Bringing Books to Life at Reading: A Family Affair

February 27, 2014 at 10:49 AM | Posted in Uncategorized | Leave a comment
Sing Books with Emily

Sing Books with Emily (Emily Leatha Everson Gleichenhaus)

Rounding out our stellar storytellers and theater performers at Reading: A Family Affair on March 1, 2014, is Sing Books with Emily (Emily Leatha Everson Gleichenhaus) celebrates the wonderful world of illustrated song in singable picture books, combining live performance with the magical wonders of music, text and illustration. Emily Leatha Everson Gleichenhaus has performed in solo and group cabaret shows and Sing Books performances in many area venues including at the Kennedy Center, Signature Theatre, Maggie’s Cabaret, Arts Club of Washington, Capital Fringe Festival and many elementary schools and public libraries…and RAFA! Emily performs from 11:30 a.m. to 12:15 p.m. and her performance is recommended for ages 4-9.

Oh Susannah

Oh Susannah! (Susan McNelis) award-winning children’s songwriter and performer

Oh Susannah! singer/songwriter/guitarist Susan McNelis, performs for hundreds of children and parents every week in the Mid-Atlantic region. Her first musical release, “Twinkle & Shine,” brought her to the attention of the Kennedy Center. Her next CD “Sing-Song” received a coveted iParenting Media Award. Her latest CD, “The Cat Lady Sings,” was nominated for Best Children’s Album by the Washington Area Musicians Association.

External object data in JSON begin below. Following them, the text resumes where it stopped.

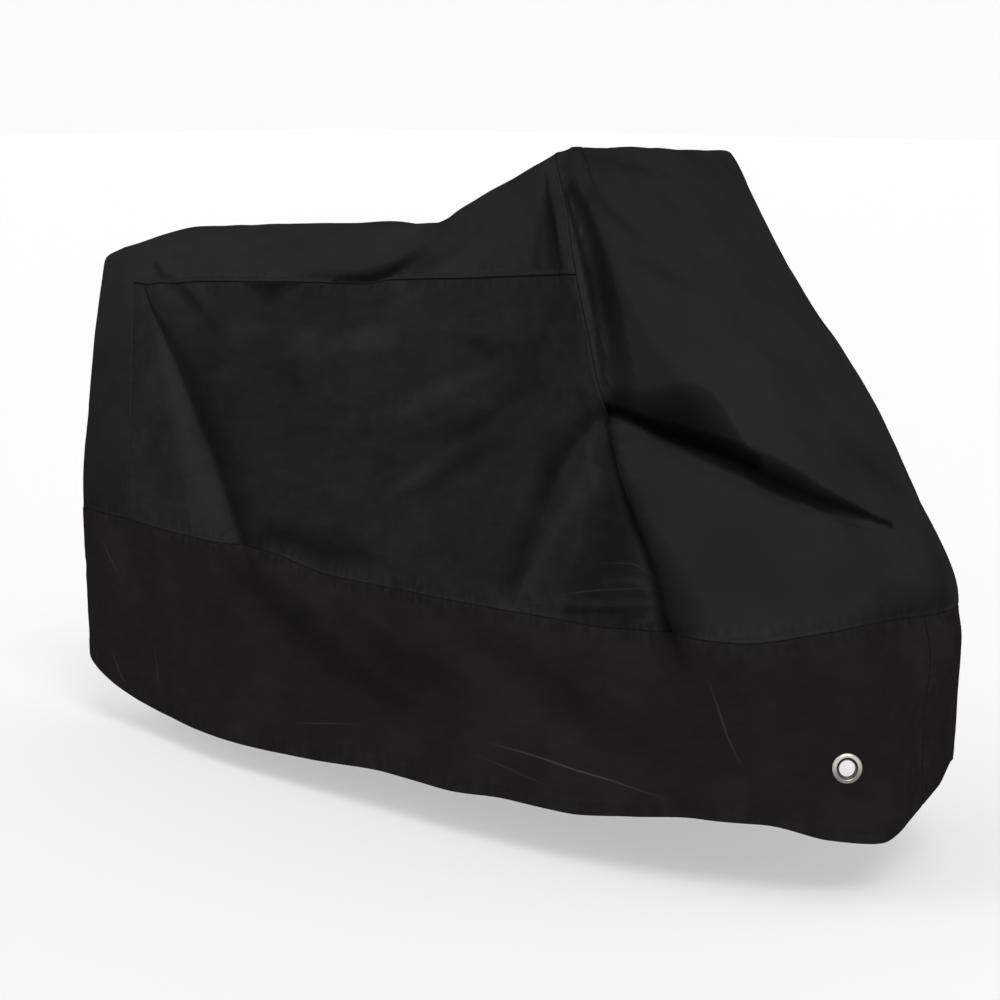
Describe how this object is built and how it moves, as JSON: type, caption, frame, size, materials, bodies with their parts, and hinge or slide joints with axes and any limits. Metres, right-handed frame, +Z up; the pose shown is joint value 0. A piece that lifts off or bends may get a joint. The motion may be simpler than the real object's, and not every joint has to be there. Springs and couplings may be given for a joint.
{
  "type": "motorcycle cover",
  "caption": "Fitted cover that hangs hollow: a level top that rises to a high front, glossy upper cloth and a matte skirt with an eyelet near the front of each side.",
  "frame": {"origin": "just under the top strip, on the middle plane, in the middle of its level stretch", "axes": "+X towards the cover's front, +Y to its left side, +Z up"},
  "size_m": [1.9425, 0.6983, 1.0507],
  "materials": {
    "upper_cloth": "coated cloth with a soft gloss",
    "skirt_cloth": "coated cloth, matte",
    "plated_metal": "bright nickel plating"
  },
  "bodies": {
    "root": {"top_strip": "upper_cloth", "side_right": "upper_cloth", "side_left": "upper_cloth", "front_panel": "upper_cloth", "skirt_right": "skirt_cloth", "skirt_left": "skirt_cloth", "eyelet_right": "plated_metal", "eyelet_washer_right": "plated_metal", "eyelet_left": "plated_metal", "eyelet_washer_left": "plated_metal"}
  },
  "joints": []
}
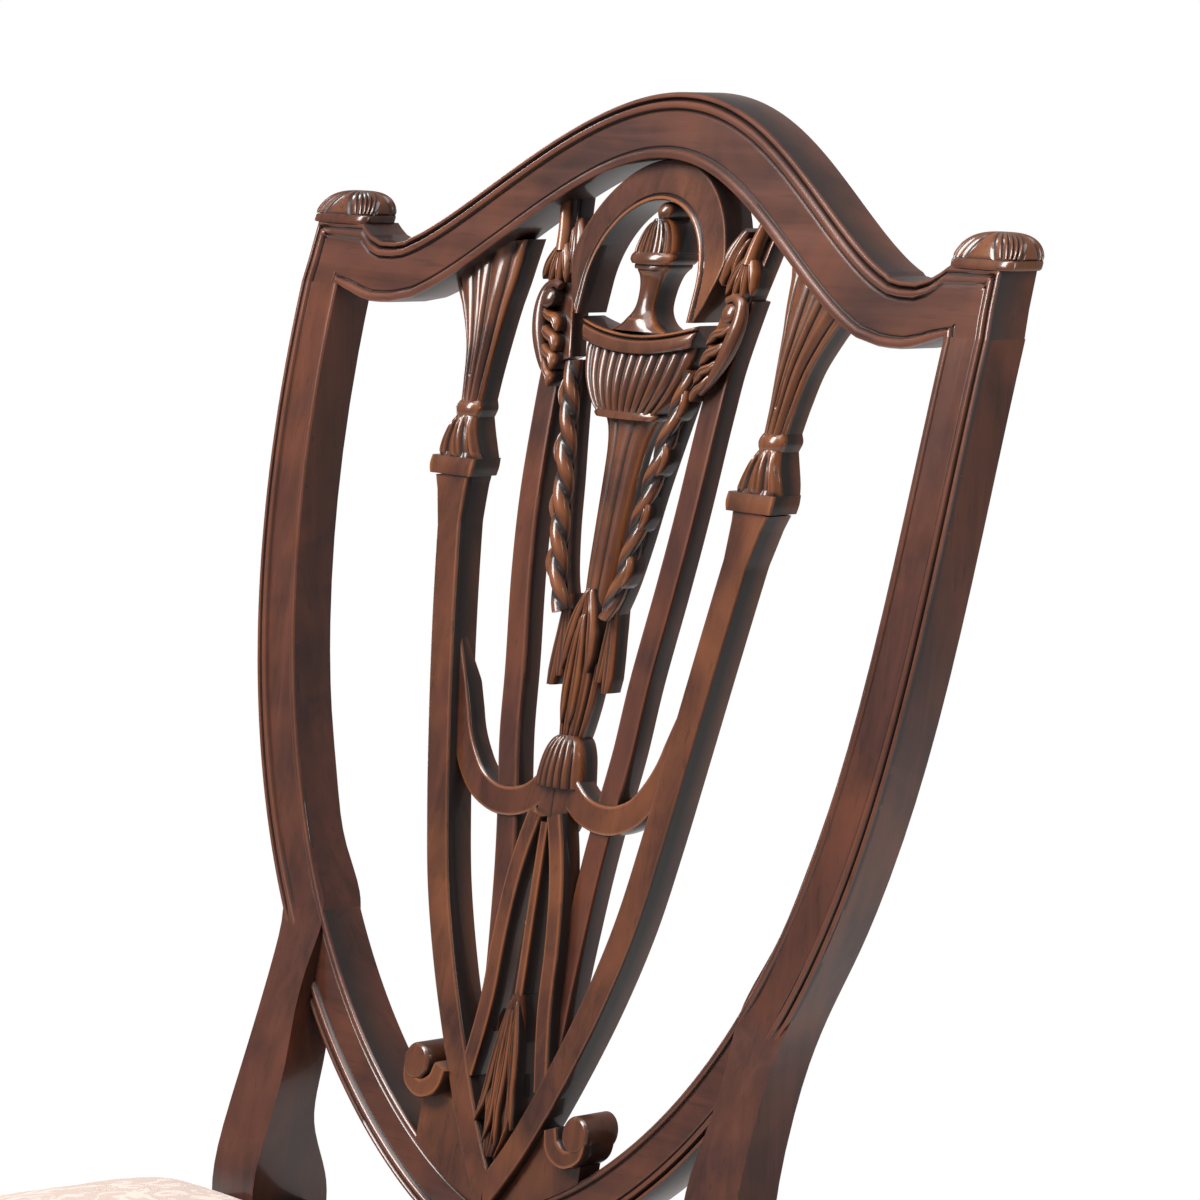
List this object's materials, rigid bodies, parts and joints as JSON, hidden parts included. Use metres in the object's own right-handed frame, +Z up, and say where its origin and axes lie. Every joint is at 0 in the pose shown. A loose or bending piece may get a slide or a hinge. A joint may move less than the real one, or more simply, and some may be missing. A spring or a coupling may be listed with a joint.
{
  "type": "shield back chair",
  "caption": "dining side chair with a carved shield-shaped back, pierced urn and rib splat, padded seat, tapered front legs and stretchers",
  "frame": {"origin": "centre of the floor rectangle under the chair", "axes": "+Z up, -Y the chair's front, X across the chair, which is symmetric about X = 0"},
  "size_m": [0.51, 0.5839, 1.0265],
  "materials": {
    "mahogany": "dark red-brown carved mahogany, satin lacquer, dark glaze in the recesses",
    "beech": "plain sawn beech, unfinished",
    "steel_screw": "bright countersunk wood screw",
    "webbing": "herringbone jute webbing",
    "hessian": "coarse jute hessian",
    "stuffing": "firm cotton and hair stuffing",
    "seat_fabric": "pale rose-beige woven upholstery fabric",
    "gimp": "woven gimp braid",
    "cambric": "black cambric dust cover",
    "glide_steel": "pressed steel glide"
  },
  "bodies": {
    "root": {"crest_rail": "mahogany", "shield_base_rail": "mahogany", "rear_post_left": "mahogany", "rear_post_right": "mahogany", "splat_arch": "mahogany", "splat_console_left": "mahogany", "splat_console_right": "mahogany", "outer_rib_left": "mahogany", "outer_rib_right": "mahogany", "inner_rib_left": "mahogany", "inner_rib_right": "mahogany", "urn_panel": "mahogany", "swag_rail_left": "mahogany", "swag_rail_right": "mahogany", "splat_knot": "mahogany", "splat_strand_left": "mahogany", "splat_strand_right": "mahogany", "splat_tassel": "mahogany", "splat_plinth": "mahogany", "rear_rail_cap": "mahogany", "front_leg_left": "mahogany", "front_leg_right": "mahogany", "side_stretcher_left": "mahogany", "side_stretcher_right": "mahogany", "cross_stretcher": "mahogany", "rear_stretcher": "mahogany", "front_seat_rail": "mahogany", "rear_seat_rail": "mahogany", "side_seat_rail_left": "mahogany", "side_seat_rail_right": "mahogany", "front_corner_block_left": "beech", "front_corner_block_right": "beech", "rear_corner_block_left": "beech", "rear_corner_block_right": "beech", "corner_block_screws": "steel_screw", "webbing_across": "webbing", "webbing_along": "webbing", "hessian": "hessian", "seat_stuffing": "stuffing", "seat_cover": "seat_fabric", "gimp_braid": "gimp", "dust_cover": "cambric", "front_glide_left": "glide_steel", "front_glide_right": "glide_steel", "rear_glide_left": "glide_steel", "rear_glide_right": "glide_steel"}
  },
  "joints": []
}
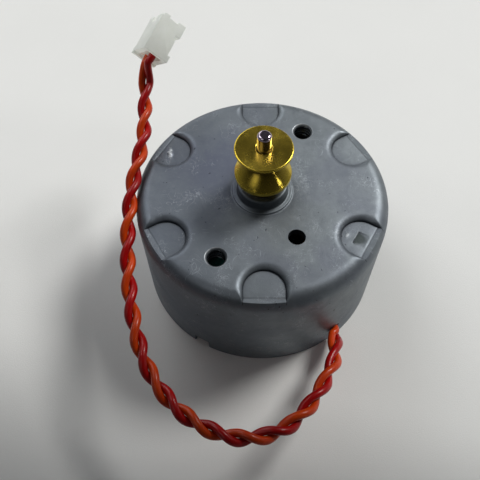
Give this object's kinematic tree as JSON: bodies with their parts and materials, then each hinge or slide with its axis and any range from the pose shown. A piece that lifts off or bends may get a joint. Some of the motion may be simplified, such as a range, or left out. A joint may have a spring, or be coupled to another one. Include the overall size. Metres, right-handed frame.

During the 15 minute intermission between each performance, take your child to meet Clifford the Big Red Dog, our special guest from WETA Kids, or enjoy snacks for purchase from James Lee Razorbacks Youth Sports!

A suggested donation of $5 at door will benefit LCNV’s Student Scholarship Fund. For more information about RAFA, go to http://www.lcnv.org/events/rafa.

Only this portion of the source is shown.